Advanced posterior analyses of hidden Markov models: finite Markov chain imbedding and hybrid decoding
Zenia Elise Damgaard Bæk, Moisès Coll Macià, Laurits Skov, Asger Hobolth
TL;DR
This paper tackles the limitations of standard hidden Markov model decoding by introducing finite Markov chain imbedding (FMCI) to obtain exact posterior distributions of hidden-state pattern statistics and by developing hybrid decoding, which blends local and global criteria via a tuning parameter $\\alpha$. FMCI leverages the posterior as an inhomogeneous Markov chain to compute distributions for statistics such as the number of jumps, total time in a state, exact run lengths, and longest run, using structured, sparse block matrices to enable exact calculations. Hybrid decoding, formalized through a weighted geometric mean and an Artemis plot for $\\alpha$ selection, yields decoding paths that outperform both Viterbi and Posterior decoding in intermediate regimes and provide a principled way to quantify uncertainty in the decoded sequence. The methods are illustrated on classical data sets (e.g., fetal movement counts and earthquakes) with supplemental code, and robustness and block-wise accuracy analyses demonstrate practical gains for complex HMM applications. Overall, the work advances posterior pattern analysis and robust decoding for HMMs, offering scalable techniques and actionable guidance for applied researchers.
Abstract
Two major tasks in applications of hidden Markov models are to (i) compute distributions of summary statistics of the hidden state sequence, and (ii) decode the hidden state sequence. We describe finite Markov chain imbedding (FMCI) and hybrid decoding to solve each of these two tasks. In the first part of our paper we use FMCI to compute posterior distributions of summary statistics such as the number of visits to a hidden state, the total time spent in a hidden state, the dwell time in a hidden state, and the longest run length.

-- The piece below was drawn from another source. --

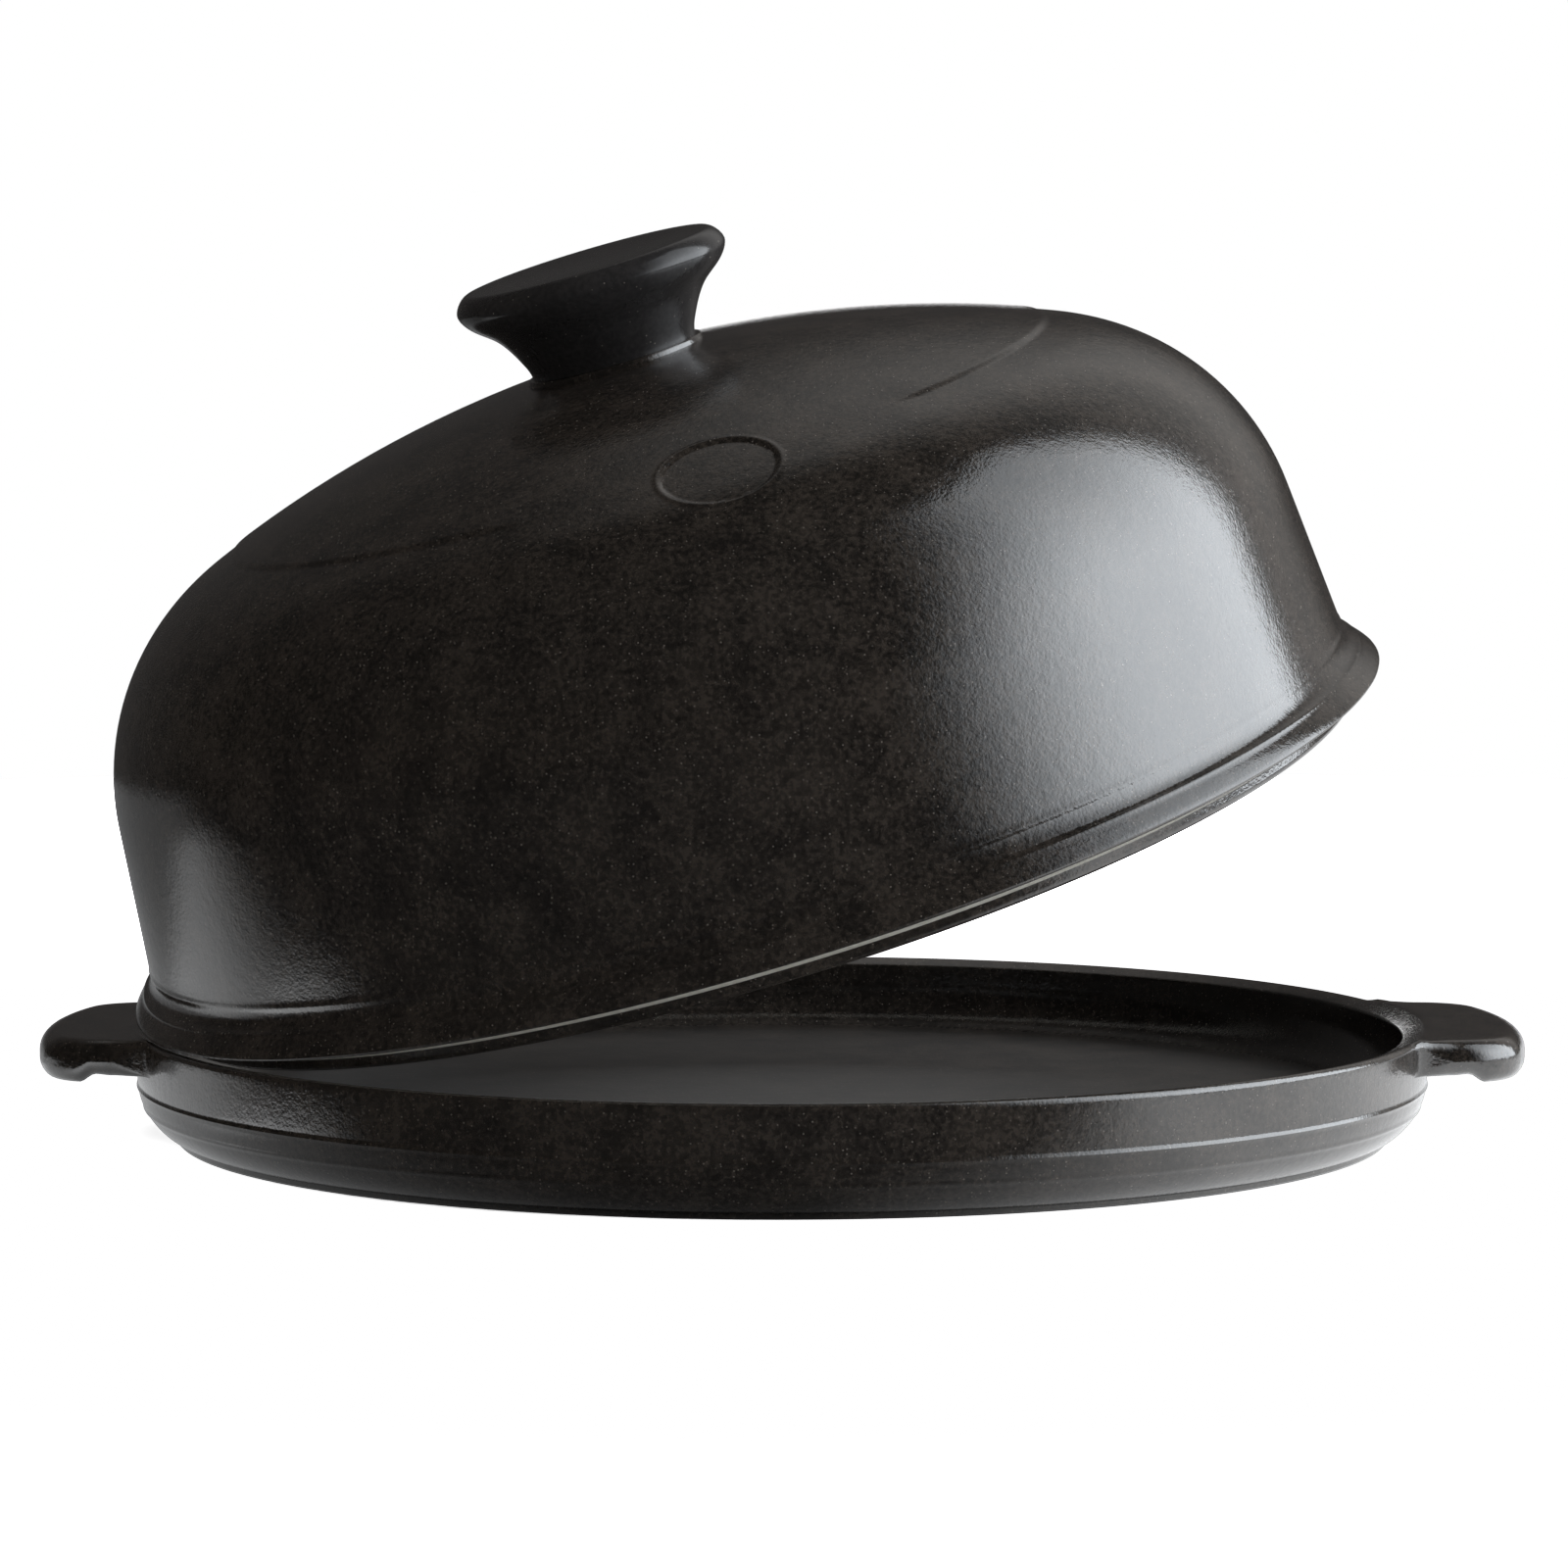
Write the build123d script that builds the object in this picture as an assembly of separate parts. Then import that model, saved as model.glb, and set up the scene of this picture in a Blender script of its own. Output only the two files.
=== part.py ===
from build123d import *

import os
from math import asin, cos, degrees, radians, sin, tan

# Bread cloche: a round glazed stoneware dish with two side handles, and a tall dome lid with a flared knob.
# Millimetres, +Z up. The origin is the centre of the dish's flat underside, and the handles lie along X.
# The lid and its knob are drawn upright about Z with the flange's lower edge at height zero. They are then
# set on the dish and tipped open about the point of the rim that the lid leans on.

# Base dish
dish_radius = 145.0
rim_height = 25.0
dish_wall = 5.5
floor_thickness = 7.5
foot_inset = 8.6
foot_height = 1.4
lower_wall_top = 14.0
lower_wall_radius = 14.0
bore_draft_angle = 4.0
floor_cove_radius = 12.0
rim_edge_rounding = 1.2
bore_edge_rounding = 0.8
bead_radius = 0.9
bead_stand = 0.3
upper_bead_height = 12.4
lower_bead_height = 7.6

# Seat between dish and lid: two matching cones
seat_slope_angle = 20.0
seat_clearance = 0.3

# Handles, in one piece with the dish
handle_overhang = 22.0
handle_width = 82.0
handle_underside_height = 17.0
handle_bow_radius = 120.0
handle_corner_share = 0.7
handle_flare_share = 0.25
handle_top_rounding = 4.0
handle_bottom_rounding = 2.0
grip_lip_height = 15.0
grip_lip_width = 12.0
scoop_depth = 0.6
scoop_width = 8.0
scoop_rounding = 3.0

# Dome lid
lid_wall = 6.5
wall_lean_angle = 5.6
shoulder_radius = 57.0
crown_radius = 264.5
dome_height = 109.6
cap_radius = 94.0
cap_stand = 0.5
flange_stand = 5.3
flange_height = 1.3
flange_slope_angle = 42.0
flange_top_rounding = 1.9
flange_bottom_rounding = 0.6
flange_fillet = 6.5
lip_gap = 1.5
lip_depth = 5.3
lip_rounding = 1.4
badge_diameter = 25.0
badge_depth = 0.5
badge_direction = -79.0
badge_distance = 95.0

# Collar on the dome, and the knob that is made apart and set on it with slip
collar_radius = 21.5
collar_height = 0.4
collar_rounding = 0.9
knob_height = 22.0
knob_foot_radius = 18.7
knob_neck_radius = 20.4
knob_neck_height = 4.9
knob_throat_radius = 23.7
knob_throat_height = 10.1
knob_underside_radius = 28.4
knob_underside_height = 14.1
knob_underside_angle = 43.0
knob_rim_radius = 30.8
knob_rim_height = 18.4
knob_face_radius = 27.2
knob_face_dish = 1.0
spigot_radius = 9.0
spigot_length = 3.0
spigot_clearance = 0.15
spigot_end_gap = 0.4

# Pose of the lid, tipped from closed about a point near the rim's outer edge
lid_tip_angle = 17.8
lid_tip_direction = 24.0
lean_point_inset = 0.7

# One overrun takes every cut past the surface that it leaves by
overrun = 4.0

seat_slope = tan(radians(seat_slope_angle))
foot_radius = dish_radius - foot_inset
bore_radius = dish_radius - dish_wall
bore_top = rim_height - dish_wall * seat_slope
handle_reach = dish_radius + handle_overhang
flange_radius = dish_radius
wall_radius_at_seat = flange_radius - flange_stand
lip_radius = bore_radius - lip_gap
crown_top = dome_height + cap_stand
collar_top = crown_top + collar_height


def lathe(profile):
    """Turn a profile about Z. The profile is drawn flat, with X as the radius and Y as the height."""
    return revolve(Plane.XZ * profile, Axis.Z, 360)


def area(*points):
    """A straight-sided face through (radius, height) points."""
    return make_face(Polyline(points, close=True))


def rounded(face, radius, *corners):
    """Round the corners of a flat face that lie nearest to the given points."""
    chosen = [face.vertices().sort_by_distance((corner[0], corner[1], 0))[0] for corner in corners]
    return fillet(chosen, radius)


def dish_form():
    """Outer form of the dish, still solid: flat foot, rounded lower wall, upright band under the rim."""
    arc_x = dish_radius - lower_wall_radius
    band = area((0, lower_wall_top), (dish_radius, lower_wall_top), (dish_radius, rim_height), (0, rim_height))
    corner = area((arc_x, foot_height), (dish_radius, foot_height), (dish_radius, lower_wall_top),
                  (arc_x, lower_wall_top))
    round_wall = corner & (Pos(arc_x, lower_wall_top) * Circle(lower_wall_radius))
    core = area((0, 0), (arc_x, 0), (arc_x, lower_wall_top), (0, lower_wall_top))
    foot = area((0, 0), (foot_radius, 0), (foot_radius, foot_height), (0, foot_height))
    return lathe(band + round_wall + core + foot)


def wall_bead(height):
    """One fine raised line round the lower wall, most of it buried."""
    drop_angle = asin((height - lower_wall_top) / lower_wall_radius)
    reach = lower_wall_radius + bead_stand - bead_radius
    centre_radius = dish_radius - lower_wall_radius + reach * cos(drop_angle)
    centre_height = lower_wall_top + reach * sin(drop_angle)
    return lathe(Pos(centre_radius, centre_height) * Circle(bead_radius))


def dish_hollow():
    """The space inside the dish, with the cone above it that the lid sits on."""
    bore_foot = bore_radius - (bore_top - floor_thickness) * tan(radians(bore_draft_angle))
    outer = handle_reach + overrun
    outer_height = rim_height + (outer - dish_radius) * seat_slope
    hollow = area(
        (0, floor_thickness),
        (bore_foot, floor_thickness),
        (bore_radius, bore_top),
        (outer, outer_height),
        (0, outer_height),
    )
    hollow = rounded(hollow, floor_cove_radius, (bore_foot, floor_thickness))
    hollow = rounded(hollow, bore_edge_rounding, (bore_radius, bore_top))
    return lathe(hollow)


def handle_block():
    """The right handle and the dish in plan: bowed end, round corners, flared roots, rounded upper edge."""
    half_width = handle_width / 2
    bow_centre = handle_reach - handle_bow_radius
    bow = Pos(bow_centre, 0) * Circle(handle_bow_radius)
    strip = Pos(handle_reach / 2, 0) * Rectangle(handle_reach, handle_width)
    tab = extrude(strip & bow, rim_height)
    corner_x = bow_centre + (handle_bow_radius**2 - half_width**2) ** 0.5
    uprights = tab.edges().filter_by(Axis.Z)
    corners = [uprights.sort_by_distance((corner_x, end * half_width, rim_height / 2))[0] for end in (-1, 1)]
    tab = fillet(corners, handle_overhang * handle_corner_share)
    block = extrude(Circle(dish_radius), rim_height) + tab
    root_x = (dish_radius**2 - half_width**2) ** 0.5
    uprights = block.edges().filter_by(Axis.Z)
    roots = [uprights.sort_by_distance((root_x, end * half_width, rim_height / 2))[0] for end in (-1, 1)]
    block = fillet(roots, handle_overhang * handle_flare_share)
    return fillet(block.faces().sort_by(Axis.Z)[-1].edges(), handle_top_rounding)


def handle_side_view():
    """Side view of the right handle: flat above, with a finger scoop behind the turned-down grip lip."""
    lip_inner = handle_reach - grip_lip_width
    scoop_middle = lip_inner - scoop_width / 2
    scoop_top = handle_underside_height + scoop_depth
    root = dish_radius - floor_cove_radius
    side = area(
        (root, handle_underside_height),
        (lip_inner - scoop_width, handle_underside_height),
        (scoop_middle, scoop_top),
        (lip_inner, grip_lip_height),
        (handle_reach + overrun, grip_lip_height),
        (handle_reach + overrun, rim_height),
        (root, rim_height),
    )
    return rounded(side, scoop_rounding, (scoop_middle, scoop_top))


def handle():
    """The right handle, running back into the dish wall, with the lower edge of its grip lip rounded."""
    slab = extrude(Plane.XZ * handle_side_view(), dish_radius, both=True)
    shape = handle_block() & slab
    lowest = shape.faces().sort_by(Axis.Z)[0]
    return fillet(lowest.edges().filter_by(GeomType.CIRCLE), handle_bottom_rounding)


def base_dish():
    """The dish with its beads and hollow, its rim rounded outside, and then the two handles."""
    dish = dish_form() + wall_bead(upper_bead_height) + wall_bead(lower_bead_height) - dish_hollow()
    outer_edges = [edge for edge in dish.edges() if round(edge.bounding_box().min.Z - rim_height, 3) == 0]
    dish = fillet(outer_edges, rim_edge_rounding)
    right = handle() - dish_hollow()
    return dish + right + mirror(right, Plane.YZ)


def dome_face(inset, foot):
    """Half section of a solid dome from the foot height up: leaning wall, round shoulder, shallow crown."""
    lean = tan(radians(wall_lean_angle))
    wall_radius = wall_radius_at_seat - inset / cos(radians(wall_lean_angle))
    wall = area(
        (0, foot),
        (wall_radius - foot * lean, foot),
        (wall_radius - dome_height * lean, dome_height),
        (wall_radius - dome_height * lean, dome_height + overrun),
        (0, dome_height + overrun),
    )
    crown = Pos(0, dome_height - crown_radius) * Circle(crown_radius - inset)
    return rounded(wall & crown, shoulder_radius - inset, (wall_radius, dome_height))


def flange_and_lip_face():
    """Half section of the rolled flange above the seat cone, and of the lip that drops into the dish."""
    inner = lip_radius - lid_wall
    seat_foot = -(flange_radius - lip_radius) * seat_slope
    top_rise = (flange_radius - inner) * tan(radians(flange_slope_angle))
    flange = area(
        (inner, seat_foot),
        (lip_radius, seat_foot),
        (flange_radius, 0),
        (flange_radius, flange_height),
        (inner, flange_height + top_rise),
    )
    flange = rounded(flange, flange_top_rounding, (flange_radius, flange_height))
    flange = rounded(flange, flange_bottom_rounding, (flange_radius, 0))
    lip = area((inner, -lip_depth), (lip_radius, -lip_depth), (lip_radius, seat_foot), (inner, seat_foot))
    return flange + lip


def dome_shell():
    """The lid turned from its section, with the flange faired into the wall by a hollow curve."""
    section = dome_face(0, 0) + flange_and_lip_face()
    slope = tan(radians(flange_slope_angle))
    lean = tan(radians(wall_lean_angle))
    stand = flange_radius - wall_radius_at_seat
    crease_height = (flange_height + stand * slope) / (1 - slope * lean)
    crease_radius = wall_radius_at_seat - crease_height * lean
    section = rounded(section, flange_fillet, (crease_radius, crease_height))
    section = section - dome_face(lid_wall, -lip_depth)
    inner_foot = wall_radius_at_seat - lid_wall
    section = rounded(section, lip_rounding, (lip_radius, -lip_depth), (inner_foot, -lip_depth))
    return lathe(section)


def cap():
    """The low raised cap on the crown, and the collar under the knob."""
    disc = dome_face(-cap_stand, 0) & area((0, 0), (cap_radius, 0), (cap_radius, crown_top), (0, crown_top))
    disc = disc - dome_face(lid_wall / 2, 0)
    root = dome_height - lid_wall / 2
    collar = area((0, root), (collar_radius, root), (collar_radius, collar_top), (0, collar_top))
    collar = rounded(collar, collar_rounding, (collar_radius, collar_top))
    return lathe(disc) + lathe(collar)


def badge_cutter():
    """Round shallow recess on the near side of the crown. Its floor follows the dome."""
    tilt = degrees(asin(badge_distance / crown_radius))
    disc = Pos(0, 0, crown_radius) * Cylinder(badge_diameter / 2, 2 * overrun)
    disc = Pos(0, 0, dome_height - crown_radius) * Rot(0, 0, badge_direction) * Rot(0, tilt, 0) * disc
    return disc - lathe(dome_face(badge_depth, 0))


def socket():
    """Hole in the collar for the knob's spigot."""
    depth = spigot_length + spigot_end_gap
    hole = Cylinder(spigot_radius + spigot_clearance, depth, align=(Align.CENTER, Align.CENTER, Align.MAX))
    return Pos(0, 0, collar_top) * hole


def dome_lid():
    """The lid, upright: shell, cap and collar in one, less the badge recess and the socket."""
    return dome_shell() + cap() - badge_cutter() - socket()


def lid_knob():
    """The knob: narrow foot, flared underside, round rim, slightly dished face, and a hidden spigot."""
    neck = (knob_neck_radius, knob_neck_height)
    throat = (knob_throat_radius, knob_throat_height)
    underside = (knob_underside_radius, knob_underside_height)
    rim = (knob_rim_radius, knob_rim_height)
    face_edge = (knob_face_radius, knob_height)
    flare_heading = (cos(radians(knob_underside_angle)), sin(radians(knob_underside_angle)))
    flare = Spline((knob_foot_radius, 0), neck, throat, underside, tangents=[(0, 1), flare_heading])
    roll = Spline(underside, rim, face_edge, tangents=[flare_heading, (0, 1), (-1, 0)])
    inside = Polyline(
        face_edge,
        (0, knob_height),
        (0, -spigot_length),
        (spigot_radius, -spigot_length),
        (spigot_radius, 0),
        (knob_foot_radius, 0),
    )
    knob = lathe(make_face(Curve() + [flare, roll, inside]))
    dish_sphere_radius = (knob_face_radius**2 + knob_face_dish**2) / (2 * knob_face_dish)
    dish_centre = knob_height - knob_face_dish + dish_sphere_radius
    knob = knob - Pos(0, 0, dish_centre) * Sphere(dish_sphere_radius)
    return Pos(0, 0, collar_top) * knob


def set_on_dish(shape):
    """Carry an upright piece of the lid to the dish, tipped open about the point that it leans on."""
    heading = radians(lid_tip_direction)
    lean_radius = dish_radius - lean_point_inset
    seat_height = rim_height + seat_clearance
    lean_point = (-lean_radius * cos(heading), -lean_radius * sin(heading), seat_height)
    hinge = Axis(lean_point, (sin(heading), -cos(heading), 0))
    return (Pos(0, 0, seat_height) * shape).rotate(hinge, lid_tip_angle)


os.makedirs("parts", exist_ok=True)
export_step(base_dish(), "parts/base_dish.step")
export_step(set_on_dish(dome_lid()), "parts/dome_lid.step")
export_step(set_on_dish(lid_knob()), "parts/lid_knob.step")
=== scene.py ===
import math

import bmesh
import bpy
from mathutils import Matrix, Vector


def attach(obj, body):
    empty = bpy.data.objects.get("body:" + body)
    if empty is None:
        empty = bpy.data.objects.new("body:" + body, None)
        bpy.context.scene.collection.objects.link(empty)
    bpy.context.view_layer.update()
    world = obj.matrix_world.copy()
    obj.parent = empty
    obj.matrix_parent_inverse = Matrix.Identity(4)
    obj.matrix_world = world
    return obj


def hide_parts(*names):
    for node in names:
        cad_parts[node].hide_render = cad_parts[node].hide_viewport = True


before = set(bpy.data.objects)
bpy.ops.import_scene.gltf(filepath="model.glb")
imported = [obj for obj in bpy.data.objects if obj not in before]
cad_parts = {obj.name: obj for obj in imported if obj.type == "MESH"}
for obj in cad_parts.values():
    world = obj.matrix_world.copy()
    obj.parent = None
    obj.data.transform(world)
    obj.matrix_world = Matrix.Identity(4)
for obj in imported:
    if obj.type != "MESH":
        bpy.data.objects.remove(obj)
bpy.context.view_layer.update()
scene = bpy.context.scene

# Camera
# Nearly level and square to the two handles, far off with a long lens.
camera_lens = 122.0
camera_sensor = 36.0
camera_place = (0.0004, -1.1971, 0.1621)
camera_pitch = 86.0

camera_data = bpy.data.cameras.new("camera")
camera_data.lens = camera_lens
camera_data.sensor_width = camera_sensor
camera = bpy.data.objects.new("camera", camera_data)
camera.location = camera_place
camera.rotation_euler = (math.radians(camera_pitch), 0, 0)
scene.collection.objects.link(camera)
scene.camera = camera
scene.view_settings.view_transform = "Standard"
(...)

We use simulations from the hidden state sequence, conditional on the observed sequence, to establish the FMCI framework. In the second part of our paper we apply hybrid segmentation for improved decoding of a HMM. We demonstrate that hybrid decoding shows increased performance compared to Viterbi or Posterior decoding (often also referred to as global or local decoding), and we introduce a novel procedure for choosing the tuning parameter in the hybrid procedure. Furthermore, we provide an alternative derivation of the hybrid loss function based on weighted geometric means. We demonstrate and apply FMCI and hybrid decoding on various classical data sets, and supply accompanying code for reproducibility.